The European Parliament publishes an enormous public record: speeches, amendments, reports, opinions, questions, motions, votes, committee attendance. All of it exists, but it is scattered across thousands of pages of official registers, minutes, and per-Member profiles. The MEP Activity Explorer exists to solve exactly that problem. It gathers the recorded work of all 742 Members who have held a seat in the 10th term (2024–2029) into a single table you can sort, filter, and drill into, with every figure counted from the Parliament’s own published records.
One table instead of a thousand pages
The Explorer’s home view is a grid: one row per Member, one column per activity. Plenary speeches, committee and plenary amendments (counted separately, because they are different procedures), reports and opinions as rapporteur or shadow, written and oral questions, motions for resolutions, explanations of vote, and roll-call vote participation. Click any column header and the table re-sorts by that activity. In a few seconds you can see how any Member compares with the rest of the chamber on any recorded dimension, something that would take hours to assemble from the official registers directly.
The point is not to crown anyone. The Explorer deliberately shows raw counts, not grades: it never combines activities into a composite score, and it draws no conclusion about whether a Member’s work is good or bad. What it gives you is the complete quantitative picture, so you can ask your own questions of it.
What you can find out
A few examples of questions the Explorer answers in a couple of clicks. How active is your country’s delegation compared with the EP average, and on which activities? Which Members of a political group do most of its drafting work in committee? Does a Member who is highly visible in the media actually table amendments and reports, or is their footprint mainly in plenary speeches? Who asks the Commission written questions week after week, and who has never asked one? Each cell links onward: click a number and a drilldown lists the underlying activities themselves: the actual speeches, amendments, or questions behind the count, each traceable to the Parliament’s published record.
Aggregate rows put individual numbers in context. The Explorer computes averages for the whole Parliament, for each country, and for each political group, so a figure like “61 written questions” stops being abstract: you can see it next to the EP-wide average and the Member’s own national delegation.
The activity-period filter
Parliamentary terms are long, and mandates start and end mid-term. The Explorer’s date filter recomputes activity counts for a window you choose: a year, a semester, or the months since a particular political event. Metrics that cannot be computed for a partial window are blanked rather than estimated, so what you see is always an actual count, never an extrapolation.

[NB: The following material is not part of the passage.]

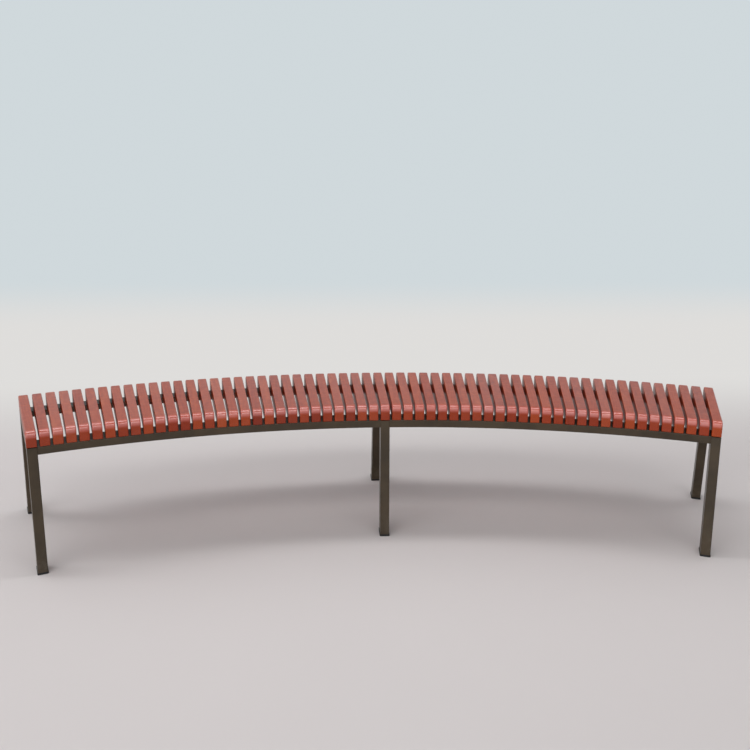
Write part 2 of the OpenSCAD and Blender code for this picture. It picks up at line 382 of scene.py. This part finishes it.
def glide_plastic():
    """Moulded black plastic, scuffed and dusty at the ground"""
    nodes = Nodes(bpy.data.materials.new("glide_plastic"))
    z = nodes.split(nodes.place)[2]
    scuff = nodes.noise(nodes.place, 240.0, 5.0, 0.7)
    low = nodes.stretch(z, SCUFF_HEIGHT, 0.0)
    marks = nodes.math("MULTIPLY", nodes.stretch(scuff, 0.45, 0.66), low)
    nodes.set("Base Color", nodes.mix(nodes.math("MULTIPLY", marks, 0.8), PLASTIC, PLASTIC_DUST))
    nodes.set("Roughness", nodes.stretch(scuff, 0.3, 0.7, 0.48, 0.70))
    nodes.set("Specular IOR Level", 0.4)
    nodes.set("Normal", nodes.bump(nodes.noise(nodes.place, 1200.0, 2.0), 0.00012, 0.4))
    return nodes.owner


def screw_steel():
    """Plain stainless steel, turned and a little stained"""
    nodes = Nodes(bpy.data.materials.new("screw_steel"))
    stain = nodes.noise(nodes.place, 320.0, 4.0)
    nodes.set("Base Color", nodes.mix(nodes.stretch(stain, 0.35, 0.65), SCREW_DARK, SCREW_LIGHT))
    nodes.set("Metallic", 1.0)
    nodes.set("Roughness", nodes.stretch(stain, 0.3, 0.7, 0.26, 0.42))
    nodes.set("Normal", nodes.bump(nodes.noise(nodes.place, 2500.0, 2.0), 0.00008, 0.4))
    return nodes.owner


def dress(frame, materials):
    """Gives every node of the frame the material of its slot"""
    slots = {part["node"]: part["material_slot"] for part in frame["record"]["subparts"]}
    for name, part in frame["nodes"].items():
        part.data.materials.clear()
        part.data.materials.append(materials[slots[name]])


def stage_paint():
    """Pale paint that takes shadows near the bench, and farther off shows a plain colour"""
    nodes = Nodes(bpy.data.materials.new("stage_paint"))
    cloud = nodes.noise(nodes.place, 1.4, 3.0)
    shade = tuple(channel * FLOOR_CLOUD for channel in FLOOR_COLOUR)
    nodes.set("Base Color", nodes.mix(cloud, shade, FLOOR_COLOUR))
    nodes.set("Roughness", 0.75)
    nodes.set("Specular IOR Level", 0.2)

    x, y = nodes.split(nodes.place)[:2]
    away = nodes.length(x, y)
    plain = nodes.math("MAXIMUM", nodes.stretch(y, *PLAIN_BEHIND),
                       nodes.stretch(away, *PLAIN_AROUND))
    wall = nodes.math("MAXIMUM", nodes.stretch(y, *WALL_BEHIND),
                      nodes.stretch(away, *WALL_AROUND))
    glow = nodes.add("ShaderNodeEmission", {
        "Color": nodes.mix(wall, PLAIN_FLOOR_COLOUR, BACKDROP_COLOUR)})
    path = nodes.add("ShaderNodeLightPath")
    seen = nodes.math("MAXIMUM", path.outputs["Is Camera Ray"], path.outputs["Is Glossy Ray"])
    both = nodes.mix_shaders(
        nodes.math("MULTIPLY", seen, plain), nodes.shader.outputs[0], glow.outputs[0])
    nodes.put(nodes.tree.nodes["Material Output"].inputs["Surface"], both)
    return nodes.owner


def studio():
    """A pale floor that curves up into a pale backdrop"""
    profile = [(FLOOR_FRONT, 0.0), (FLOOR_BEND, 0.0)]
    for step in range(1, BEND_STEPS + 1):
        turn = math.pi / 2 * step / BEND_STEPS
        profile.append((FLOOR_BEND + BEND_RADIUS * math.sin(turn),
                        BEND_RADIUS * (1 - math.cos(turn))))
    profile.append((FLOOR_BEND + BEND_RADIUS, BACKDROP_TOP))
    vertices = [(side * STAGE_HALF_WIDTH, y, z) for y, z in profile for side in (-1, 1)]
    faces = [(2 * i, 2 * i + 1, 2 * i + 3, 2 * i + 2) for i in range(len(profile) - 1)]
    mesh = bpy.data.meshes.new("floor")
    mesh.from_pydata(vertices, [], faces)
    for face in mesh.polygons:
        face.use_smooth = True
    mesh.materials.append(stage_paint())
    floor = bpy.data.objects.new("floor", mesh)
    bpy.context.scene.collection.objects.link(floor)


def lamp(name, place, size, power, colour):
    """A soft rectangular lamp over the bench"""
    light = bpy.data.lights.new(name, "AREA")
    light.shape = "RECTANGLE"
    light.size, light.size_y = size
    light.energy = power
    light.color = colour
    holder = bpy.data.objects.new(name, light)
    holder.location = place
    aim = Vector(LAMP_TARGET) - Vector(place)
    holder.rotation_euler = aim.to_track_quat("-Z", "Y").to_euler()
    bpy.context.scene.collection.objects.link(holder)


def tilts(degrees):
    """Tilts given in degrees, in radians"""
    return [math.radians(angle) for angle in degrees]


def sky():
    """A pale world, brighter on the left, in front, and in a band overhead along the bench"""
    world = bpy.data.worlds.new("studio")
    nodes = Nodes(world)
    x, y, z = nodes.split(nodes.generated)
    tilt = nodes.math("ARCTAN2", y, z)
    begun = nodes.stretch(tilt, *tilts(BAND_BEGINS))
    ended = nodes.stretch(tilt, *tilts(BAND_ENDS))
    band = nodes.math("MULTIPLY", nodes.math("MULTIPLY", begun, ended), BAND_STRENGTH)
    front = nodes.stretch(tilt, *tilts(FRONT_BEGINS), 0.0, FRONT_STRENGTH)
    share = nodes.stretch(x, -SIDE_REACH, SIDE_REACH, LEFT_SHARE, 2.0 - LEFT_SHARE)
    strength = nodes.math("ADD", nodes.math("ADD", band, front), SKY_STRENGTH)
    backing = nodes.tree.nodes["Background"]
    nodes.put(backing.inputs["Color"], SKY_COLOUR)
    nodes.put(backing.inputs["Strength"], nodes.math("MULTIPLY", strength, share))

    # The camera itself sees the plain colour of the backdrop
    plain = nodes.add("ShaderNodeBackground", {"Color": BACKDROP_COLOUR})
    path = nodes.add("ShaderNodeLightPath")
    both = nodes.mix_shaders(path.outputs["Is Camera Ray"], backing.outputs[0], plain.outputs[0])
    nodes.put(nodes.tree.nodes["World Output"].inputs["Surface"], both)
    bpy.context.scene.world = world


def lights():
    lamp("back_sky", place=(-1.0, 0.40, 3.50), size=(7.0, 0.50), power=54.0,
         colour=(0.97, 0.985, 1.0))
    lamp("front_sky", place=(-1.0, -1.85, 3.10), size=(7.0, 0.60), power=38.0,
         colour=(1.0, 1.0, 1.0))
    sky()


def camera():
    """The camera where the photograph was taken from, with its turns as a matrix"""
    yaw, pitch, roll = (math.radians(a) for a in (CAMERA_YAW, CAMERA_PITCH, CAMERA_ROLL))
    ahead = Vector((math.sin(yaw) * math.cos(pitch), math.cos(yaw) * math.cos(pitch),
                    -math.sin(pitch)))
    level = Vector((math.cos(yaw), -math.sin(yaw), 0.0))
    below = ahead.cross(level)
    right = math.cos(roll) * level + math.sin(roll) * below
    down = -math.sin(roll) * level + math.cos(roll) * below
    lens = bpy.data.cameras.new("camera")
    lens.sensor_width = SENSOR_MM
    lens.lens = FOCAL_PIXELS / PICTURE_PIXELS * SENSOR_MM
    lens.shift_y = SHIFT_PIXELS / PICTURE_PIXELS
    lens.clip_end = FARTHEST_SEEN
    holder = bpy.data.objects.new("camera", lens)
    turn = Matrix((right, -down, -ahead)).transposed()
    holder.matrix_world = Matrix.Translation(CAMERA_PLACE) @ turn.to_4x4()
    bpy.context.scene.collection.objects.link(holder)
    bpy.context.scene.camera = holder


def main():
    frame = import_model()
    seat_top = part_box(MIDDLE_SLATS)[1].z
    dress(frame, {
        "stained_wood": wood(arc_centre_y(), seat_top),
        "coated_steel": coated_steel(),
        "glide_plastic": glide_plastic(),
        "screw_steel": screw_steel()})
    studio()
    lights()
    camera()
    bpy.context.scene.view_settings.view_transform = "Standard"


main()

Where the numbers come from
Every figure is counted from official European Parliament sources: the Parliament’s Open Data portal and its published registers, with Parltrack used as a third-party aggregator that mirrors those records for the historical baseline. The Data page documents each source and each field’s definition and limitations. When a count on MEPScore differs from a figure quoted elsewhere, the difference is almost always definitional, and the definition is published, so you can check it.
Where to go deeper
Each Member’s name links to a full profile: activity histories with the underlying documents, plenary and committee attendance within their mandate period, corrections of votes, meetings with interest representatives, and verbatim speech texts. For single-activity views, the discovery pages present each activity column of the Explorer as its own page. And for voting behaviour specifically, Votes and Vote Match take over where activity counts end.
The recorded work of the European Parliament belongs to the public. The Activity Explorer’s job is to make that record usable: complete, comparable, and always traceable back to the official source.